*Material provided*.
+++++

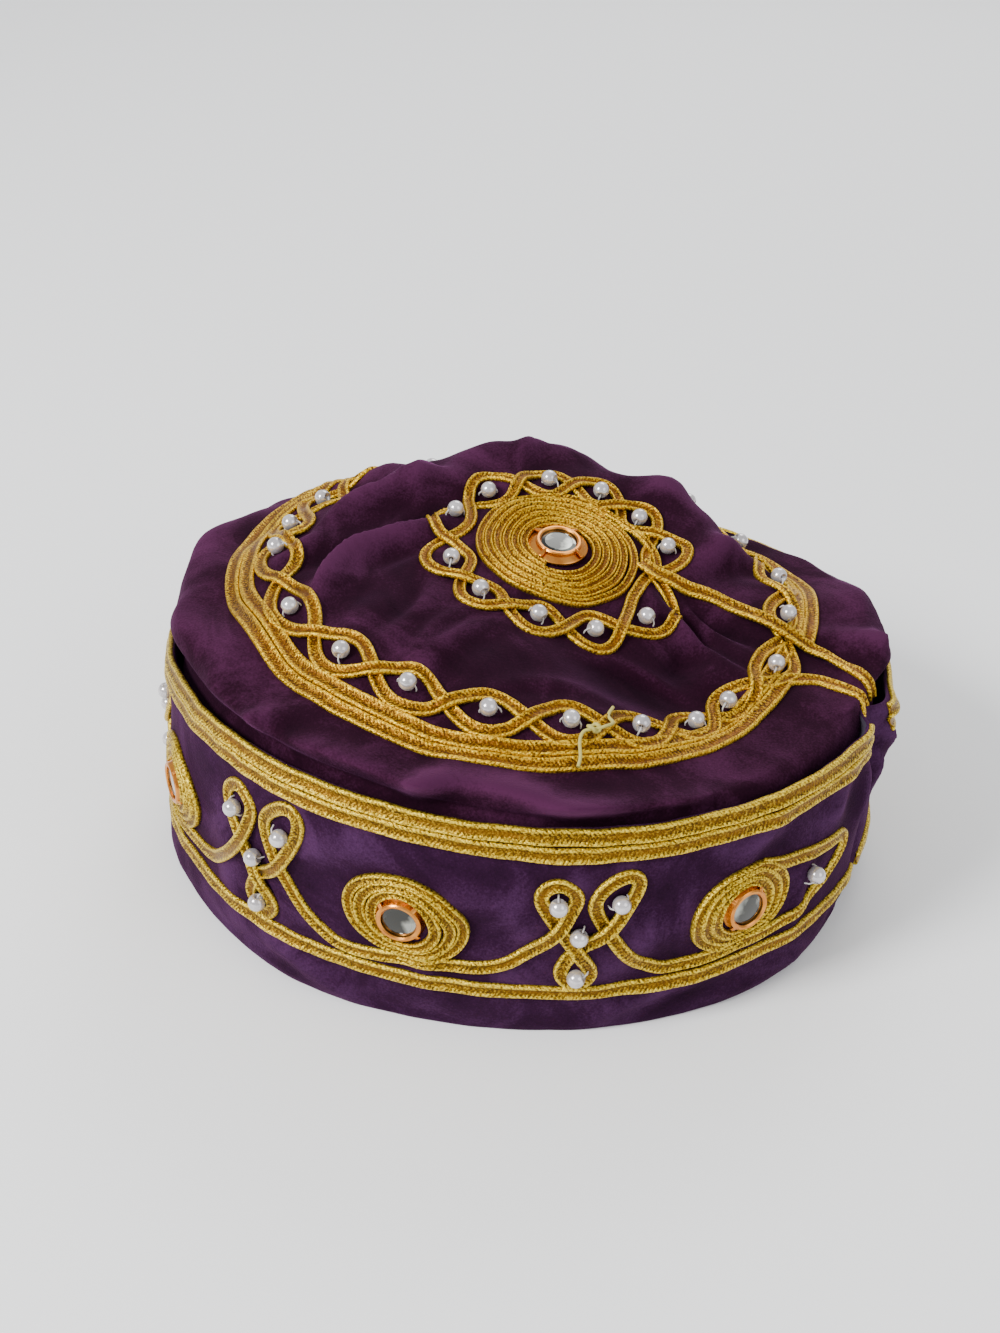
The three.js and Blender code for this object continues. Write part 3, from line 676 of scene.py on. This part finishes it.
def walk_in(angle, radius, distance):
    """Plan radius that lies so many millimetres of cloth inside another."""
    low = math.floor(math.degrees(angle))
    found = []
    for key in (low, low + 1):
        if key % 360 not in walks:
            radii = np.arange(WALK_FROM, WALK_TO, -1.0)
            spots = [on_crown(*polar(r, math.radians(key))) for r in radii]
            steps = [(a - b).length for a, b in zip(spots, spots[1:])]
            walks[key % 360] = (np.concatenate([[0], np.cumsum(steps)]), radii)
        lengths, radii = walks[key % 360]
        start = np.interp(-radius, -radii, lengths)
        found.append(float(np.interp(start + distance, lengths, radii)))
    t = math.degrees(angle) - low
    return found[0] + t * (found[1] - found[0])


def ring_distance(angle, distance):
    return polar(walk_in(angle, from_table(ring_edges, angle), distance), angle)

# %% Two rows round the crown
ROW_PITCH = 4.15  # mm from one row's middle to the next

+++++

*Goal*.
Print out the whole listing exactly as it appears.

*Exercise response*.
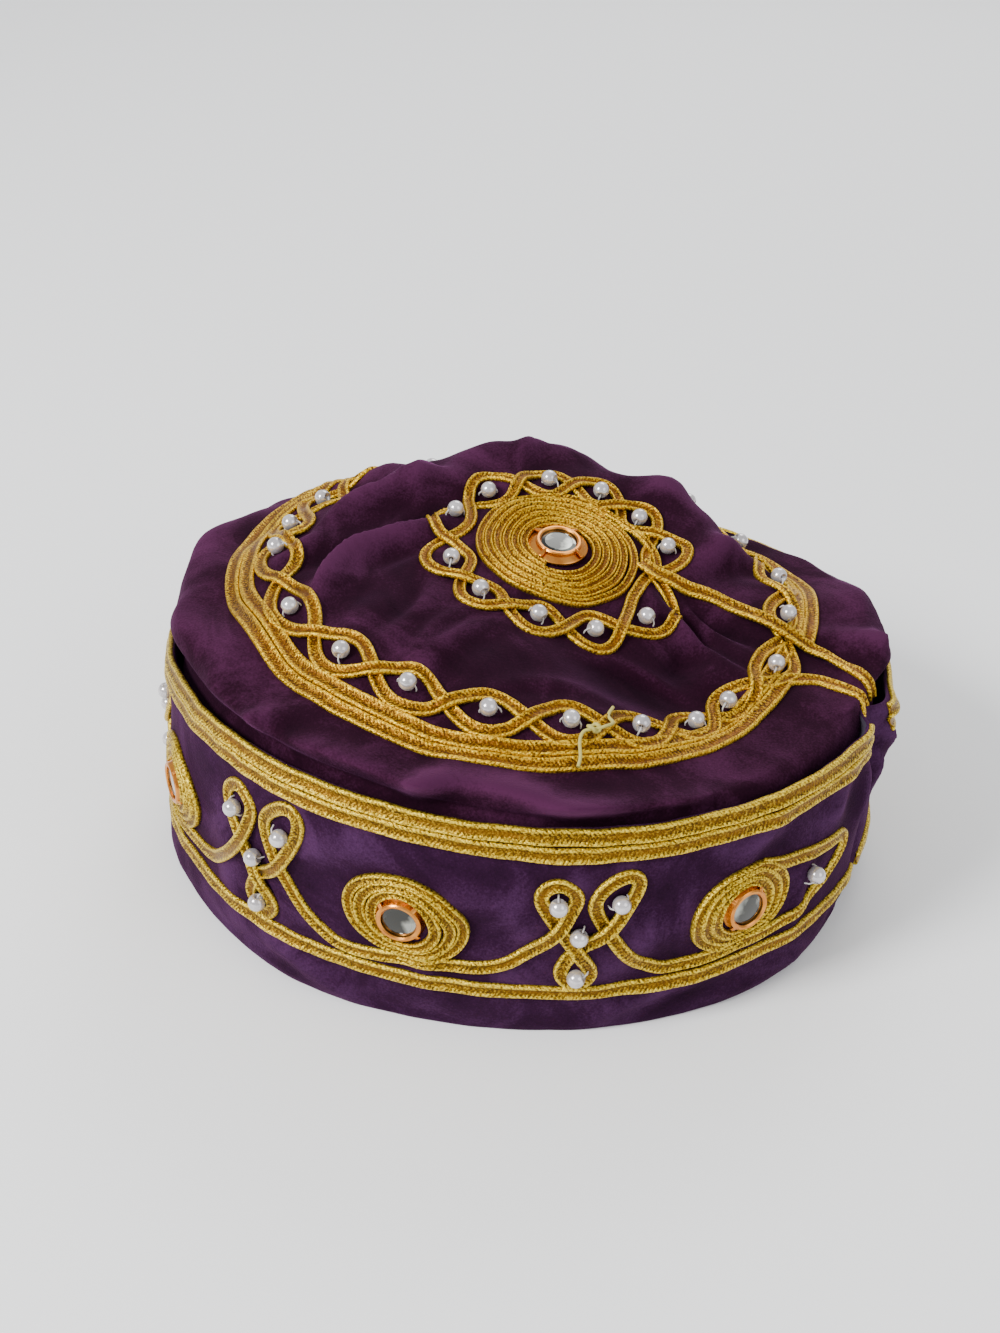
The three.js and Blender code for this object continues. Write part 3, from line 676 of scene.py on. This part finishes it.
def walk_in(angle, radius, distance):
    """Plan radius that lies so many millimetres of cloth inside another."""
    low = math.floor(math.degrees(angle))
    found = []
    for key in (low, low + 1):
        if key % 360 not in walks:
            radii = np.arange(WALK_FROM, WALK_TO, -1.0)
            spots = [on_crown(*polar(r, math.radians(key))) for r in radii]
            steps = [(a - b).length for a, b in zip(spots, spots[1:])]
            walks[key % 360] = (np.concatenate([[0], np.cumsum(steps)]), radii)
        lengths, radii = walks[key % 360]
        start = np.interp(-radius, -radii, lengths)
        found.append(float(np.interp(start + distance, lengths, radii)))
    t = math.degrees(angle) - low
    return found[0] + t * (found[1] - found[0])


def ring_distance(angle, distance):
    return polar(walk_in(angle, from_table(ring_edges, angle), distance), angle)

# %% Two rows round the crown
ROW_PITCH = 4.15  # mm from one row's middle to the next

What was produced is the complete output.